L’abitazione dei Sempio, a Garlasco, è stata perquisita per ore da Guardia di Finanza e carabinieri. I militari hanno sequestrato computer, appunti e documenti bancari, in un’inchiesta che non riguarda soltanto l’ex magistrato ma che potrebbe rimettere in discussione interi pezzi dell’indagine originaria.
Nel frattempo, la famiglia Poggi assiste con sgomento all’ennesimo ribaltamento di prospettiva. «La prego, non ci faccia domande, non abbiamo niente da dire», risponde con cortesia Rita Preda, la madre di Chiara. «Siamo esausti, oltre lo sfinimento», fa sapere più tardi al loro legale Gianluigi Tizzoni. «Non credo di sbagliare se dico che sono persone stremate – spiega l’avvocato – costrette ogni volta a rivivere l’incubo. È come se dovessero saltare un’asticella sempre più alta per arrivare alla fine di questa storia».
Il collega Francesco Compagna, legale del fratello Marco Poggi, parla di “paradosso dei paradossi”: «Non è un colpo di scena, ma un cortocircuito. Sembra che si combatta senza esclusione di colpi, sulla pelle delle persone e sulla credibilità della giustizia».
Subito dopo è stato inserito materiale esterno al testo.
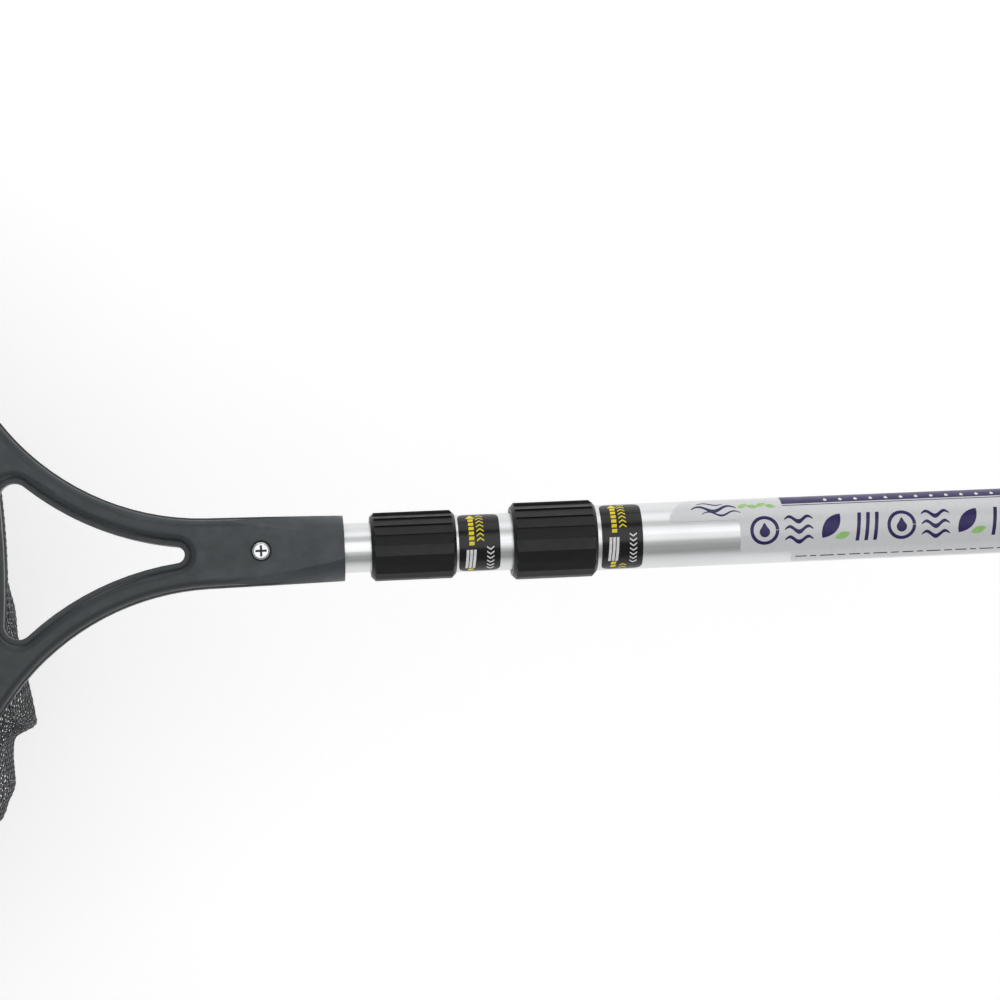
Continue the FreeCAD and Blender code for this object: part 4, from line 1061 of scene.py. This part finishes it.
def printed_label():
    """White stepped film with an indigo band, water and leaf signs, bars and a dashed line."""
    low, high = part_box("tube_label")
    radius = REAR_RADIUS
    start, end = low.x + 0.2 * MM, high.x - 0.2 * MM

    def deg(angle):
        return math.radians(angle) * radius

    top, first, second, third = deg(84.5), deg(20), deg(-42), deg(-74.5)
    step_one, step_two = start + 34 * MM, start + 60 * MM
    outline = rounded(
        [
            (start, first), (step_one, first), (step_one, second), (step_two, second),
            (step_two, third), (end, third), (end, top), (start + 9.5 * MM, top),
            (start, deg(32)),
        ],
        3.0 * MM,
    )
    film = wrapped(
        "tube_label_film", [(outline, 0)], radius, 0.03 * MM, 0.12 * MM,
        [LOOKS["label_film"]], "outer_pole",
    )
    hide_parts("tube_label")
    marks = []
    band_start = start + 56 * MM
    band_middle, band_length = (band_start + end - 2 * MM) / 2, end - 2 * MM - band_start
    marks.append((bar(band_middle, deg(66), band_length, deg(32)), 0))
    marks.append((bar(band_middle, deg(46), band_length, 0.5 * MM), 0))
    x = band_start + 22 * MM
    while x < end - 12 * MM:
        marks.append((drop(x, deg(58), 0.95 * MM), 1))
        x += DROP_PITCH
    mark_x, mark_y = start + 11 * MM, deg(45)
    marks.append((wave_line(mark_x, mark_y, 22 * MM, 2.2 * MM, 1.7 * MM, 1.5), 2))
    low_wave = wave_line(mark_x + 5 * MM, mark_y - 3.2 * MM, 19 * MM, 1.2 * MM, 1.2 * MM, 1.5)
    high_wave = wave_line(mark_x + 3 * MM, mark_y + 3.6 * MM, 13 * MM, 1.1 * MM, 1.0 * MM, 1.0)
    marks += [(low_wave, 2), (high_wave, 2)]
    small_leaves = ((25.5, 1.2, 0.5), (30, 0.6, -0.25), (34.5, 1.6, 0.45), (39, 0.4, -0.3))
    for dx, dy, lean in small_leaves:
        marks.append((leaf(mark_x + dx * MM, mark_y + dy * MM, 5.6 * MM, 2.6 * MM, lean), 3))
    x, turn = start + 46 * MM, 0
    middle = deg(-1)
    while x < end - 12 * MM:
        kind = turn % 4
        if kind == 0:
            marks.append((ring(x, middle, 7.2 * MM, 5.5 * MM), 0))
            marks.append((drop(x, middle - 0.8 * MM, 2.6 * MM), 0))
        elif kind == 1:
            for n in (-1, 0, 1):
                level = middle + n * 5.0 * MM
                marks.append((wave_line(x - 7 * MM, level, 14 * MM, 2.2 * MM, 1.3 * MM, 1.5), 0))
        elif kind == 2:
            marks.append((leaf(x - 1 * MM, middle + 1 * MM, 15 * MM, 7.2 * MM, 0.9), 0))
            marks.append((leaf(x + 4.5 * MM, middle - 4 * MM, 8 * MM, 3.4 * MM, 0.3), 3))
        else:
            for n in (-1, 0, 1):
                marks.append((bar(x + n * 4.4 * MM, middle, 1.8 * MM, 14 * MM, 0.8 * MM), 0))
        x += SIGN_PITCH
        turn += 1
    x, turn = start + 62 * MM, 0
    while x < end - 10 * MM:
        wide = DASH_LENGTHS[turn % 4]
        marks.append((bar(x + wide / 2, deg(-56), wide, 0.8 * MM), 4))
        x += wide + DASH_GAP
        turn += 1
    wrapped(
        "tube_label_print", marks, radius, 0.15 * MM, 0.03 * MM,
        [INK["indigo"], INK["white"], INK["navy"], INK["green"], INK["black"]],
        "outer_pole",
    )


printed_label()


# ---------------------------------------------------------------- studio


def studio_floor():
    """A plain pale floor that rises smoothly into a backdrop on all sides."""
    count, flat_reach, reach, level = 64, 3.2, 6.0, -0.30
    points, faces = [], []
    middle = (cad_low.x + cad_high.x) / 2
    rings = [0.5, 1.0, 2.0, flat_reach, 4.2, 5.0, 5.6, reach]
    for r in rings:
        rise = 1.6 * max(0.0, (r - flat_reach) / (reach - flat_reach)) ** 2
        for n in range(count):
            a = 2 * math.pi * n / count
            points.append((middle + r * math.cos(a), r * math.sin(a), level + rise))
    points.append((middle, 0, level))
    for i in range(len(rings) - 1):
        for n in range(count):
            m = (n + 1) % count
            faces.append([i * count + n, (i + 1) * count + n, (i + 1) * count + m, i * count + m])
    faces += [[len(points) - 1, n, (n + 1) % count] for n in range(count)]
    mesh = bpy.data.meshes.new("studio_floor")
    mesh.from_pydata(points, [], faces)
    mesh.polygons.foreach_set("use_smooth", [True] * len(mesh.polygons))
    look = Look("studio_paper", (0.90, 0.90, 0.90), 0.85, Emission_Strength=0.42)
    look.shader.inputs["Emission Color"].default_value = (1, 1, 1, 1)
    look.colour_by(look.colours(look.noise(3, 2), (0.885, 0.885, 0.885), (0.915, 0.915, 0.915)))
    mesh.materials.append(look.material)
    floor = bpy.data.objects.new("studio_floor", mesh)
    scene.collection.objects.link(floor)


studio_floor()


def softbox(name, place, aim, size, power):
    light = bpy.data.lights.new(name, "AREA")
    light.shape = "RECTANGLE"
    light.size, light.size_y = size
    light.energy = power
    lamp = bpy.data.objects.new(name, light)
    lamp.location = place
    lamp.rotation_mode = "QUATERNION"
    lamp.rotation_quaternion = (Vector(aim) - Vector(place)).to_track_quat("-Z", "Y")
    scene.collection.objects.link(lamp)


LOOK_AT = Vector((-0.6348, 0.0204, 0.0))
EYE = Vector((-0.766, -0.039, 1.312))
ROLL = math.radians(2.31)
LENS = 97.4

softbox("overhead", (-0.70, 0.05, 2.7), (-0.66, 0, 0), (3.0, 2.2), 27)
softbox("side", (-0.6, 2.3, 1.1), (-0.65, 0, 0), (3.0, 1.4), 13)

world = bpy.data.worlds.new("studio")
scene.world = world
world.use_nodes = True
world.node_tree.nodes["Background"].inputs["Color"].default_value = (1, 1, 1, 1)
world.node_tree.nodes["Background"].inputs["Strength"].default_value = 0.34

camera_data = bpy.data.cameras.new("camera")
camera_data.lens = LENS
camera_data.sensor_width = 36
camera_data.clip_start, camera_data.clip_end = 0.05, 30
camera = bpy.data.objects.new("camera", camera_data)
scene.collection.objects.link(camera)
back = (EYE - LOOK_AT).normalized()
handle = Vector((1, 0, 0))
level = (handle - back * handle.dot(back)).normalized()
upward = back.cross(level)
right = level * math.cos(ROLL) - upward * math.sin(ROLL)
true_up = back.cross(right)
camera.matrix_world = Matrix(
    (
        (right.x, true_up.x, back.x, EYE.x),
        (right.y, true_up.y, back.y, EYE.y),
        (right.z, true_up.z, back.z, EYE.z),
        (0, 0, 0, 1),
    )
)
camera_data.dof.use_dof = False
scene.camera = camera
Le parole di Compagna riassumono il sentimento diffuso tra gli addetti ai lavori: ogni nuova inchiesta sul caso di Garlasco, anziché portare chiarezza, sembra aggiungere una nuova ombra. E la domanda dei genitori di Chiara resta la stessa, da diciotto anni: “Finirà mai tutto questo?”.
Per ora, il nome di Mario Venditti resta sul registro degli indagati. L’ex procuratore respinge ogni accusa, parla di “fraintendimento giudiziario” e continua a ribadire di non aver mai accettato denaro. Ma il “pizzino” trovato a Garlasco e le intercettazioni riaperte a Brescia segnano l’ennesimo colpo di scena in un caso che continua a sfidare il tempo, la memoria e la fiducia nella giustizia.